◆ **MATERIAL FOR THE TASK**
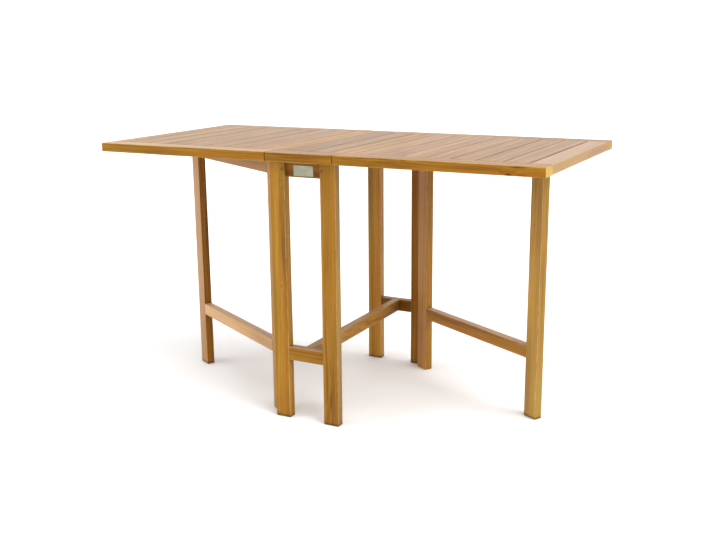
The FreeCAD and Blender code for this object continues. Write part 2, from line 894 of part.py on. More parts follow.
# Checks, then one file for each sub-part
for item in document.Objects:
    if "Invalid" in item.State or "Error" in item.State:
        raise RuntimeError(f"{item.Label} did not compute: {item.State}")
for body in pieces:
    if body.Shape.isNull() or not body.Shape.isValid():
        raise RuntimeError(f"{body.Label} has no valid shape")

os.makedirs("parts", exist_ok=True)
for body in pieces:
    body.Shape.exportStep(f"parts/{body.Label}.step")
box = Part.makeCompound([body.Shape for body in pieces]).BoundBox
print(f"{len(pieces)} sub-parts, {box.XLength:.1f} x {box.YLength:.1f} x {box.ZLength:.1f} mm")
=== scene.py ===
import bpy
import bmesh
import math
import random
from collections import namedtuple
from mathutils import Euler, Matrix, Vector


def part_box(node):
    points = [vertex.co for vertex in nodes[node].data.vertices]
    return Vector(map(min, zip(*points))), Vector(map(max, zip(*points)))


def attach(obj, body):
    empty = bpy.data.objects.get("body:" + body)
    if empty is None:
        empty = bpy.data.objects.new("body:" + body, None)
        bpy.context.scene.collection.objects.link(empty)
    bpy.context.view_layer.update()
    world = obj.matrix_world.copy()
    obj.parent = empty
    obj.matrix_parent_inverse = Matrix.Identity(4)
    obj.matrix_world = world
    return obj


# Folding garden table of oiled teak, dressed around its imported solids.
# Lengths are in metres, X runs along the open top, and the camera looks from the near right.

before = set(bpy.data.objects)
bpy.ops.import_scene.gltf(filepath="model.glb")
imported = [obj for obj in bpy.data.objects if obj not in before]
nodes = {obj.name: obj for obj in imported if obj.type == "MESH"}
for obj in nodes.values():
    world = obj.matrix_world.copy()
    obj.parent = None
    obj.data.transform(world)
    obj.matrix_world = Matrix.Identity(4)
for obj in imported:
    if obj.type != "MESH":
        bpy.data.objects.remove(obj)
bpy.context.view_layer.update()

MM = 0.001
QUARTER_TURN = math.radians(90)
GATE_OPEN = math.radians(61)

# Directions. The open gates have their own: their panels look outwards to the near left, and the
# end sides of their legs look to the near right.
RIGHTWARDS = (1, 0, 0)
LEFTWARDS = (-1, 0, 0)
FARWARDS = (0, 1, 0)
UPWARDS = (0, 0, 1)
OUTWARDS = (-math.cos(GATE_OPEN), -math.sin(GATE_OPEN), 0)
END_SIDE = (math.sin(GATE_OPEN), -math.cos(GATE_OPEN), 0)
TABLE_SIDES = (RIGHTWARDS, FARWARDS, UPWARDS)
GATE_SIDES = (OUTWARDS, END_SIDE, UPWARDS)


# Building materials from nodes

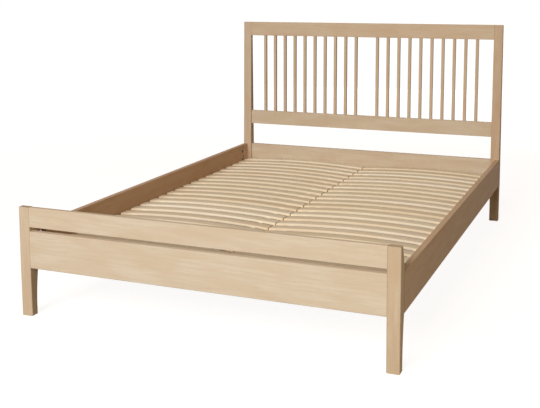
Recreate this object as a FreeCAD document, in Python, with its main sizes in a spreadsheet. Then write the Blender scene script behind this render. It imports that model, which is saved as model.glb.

◆ **GIVEN TASK**
Beginning with the line that contains "# Checks, then one file for each sub-part" and ending with the line that contains "obj.matrix_world = world", repeat exactly those lines and no others.

◆ **TASK RESULT**
# Checks, then one file for each sub-part
for item in document.Objects:
    if "Invalid" in item.State or "Error" in item.State:
        raise RuntimeError(f"{item.Label} did not compute: {item.State}")
for body in pieces:
    if body.Shape.isNull() or not body.Shape.isValid():
        raise RuntimeError(f"{body.Label} has no valid shape")

os.makedirs("parts", exist_ok=True)
for body in pieces:
    body.Shape.exportStep(f"parts/{body.Label}.step")
box = Part.makeCompound([body.Shape for body in pieces]).BoundBox
print(f"{len(pieces)} sub-parts, {box.XLength:.1f} x {box.YLength:.1f} x {box.ZLength:.1f} mm")
=== scene.py ===
import bpy
import bmesh
import math
import random
from collections import namedtuple
from mathutils import Euler, Matrix, Vector


def part_box(node):
    points = [vertex.co for vertex in nodes[node].data.vertices]
    return Vector(map(min, zip(*points))), Vector(map(max, zip(*points)))


def attach(obj, body):
    empty = bpy.data.objects.get("body:" + body)
    if empty is None:
        empty = bpy.data.objects.new("body:" + body, None)
        bpy.context.scene.collection.objects.link(empty)
    bpy.context.view_layer.update()
    world = obj.matrix_world.copy()
    obj.parent = empty
    obj.matrix_parent_inverse = Matrix.Identity(4)
    obj.matrix_world = world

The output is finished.